Revenue Guarantee of Anonymous Pricing for Mixed Bidders:Bridging Value and Utility Maximizers
Abstract
Mechanism design increasingly faces heterogeneous environments containing both traditional utility maximizers and value maximizers, the latter of whom seek to maximize acquired value subject to Return-on-Spend constraints. Designing revenue-optimal mechanisms for such multi-dimensional settings is both computationally and theoretically challenging. To address this complexity, we investigate the revenue guarantees of Anonymous Pricing (AP), a simple and practical mechanism, in heterogeneous markets composed of both value and utility maximizers.

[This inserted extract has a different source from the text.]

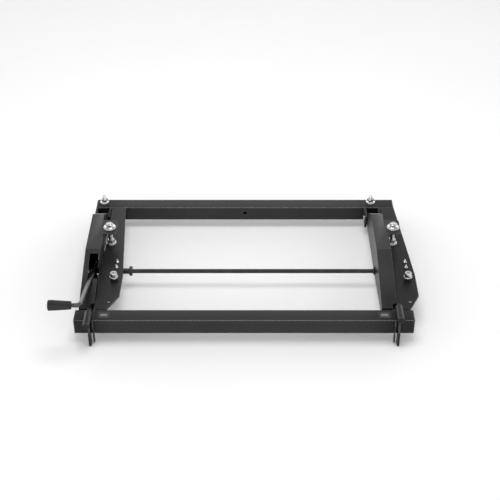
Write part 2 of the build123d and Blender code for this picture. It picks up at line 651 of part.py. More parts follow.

By establishing a structural behavioral equivalence between value and utility maximizers, we show that AP, with an appropriately chosen price, achieves a \(1/e\) fraction of the optimal revenue. Our result improves upon the recent \( 12(1 - 1/e) \) guarantee established by Deng et al.~(2022) for pure value maximizers, while extending it to mixed bidder types (both value and utility maximizers). We additionally establish an upper bound of \(1/2.62\) for AP. Finally, we demonstrate a counterintuitive phenomenon: competition can reduce revenue with the presence of value maximizers. In particular, running a First-Price Auction with the exact same reserve price as AP can, in the presence of value maximizers, generate lower revenue than AP itself.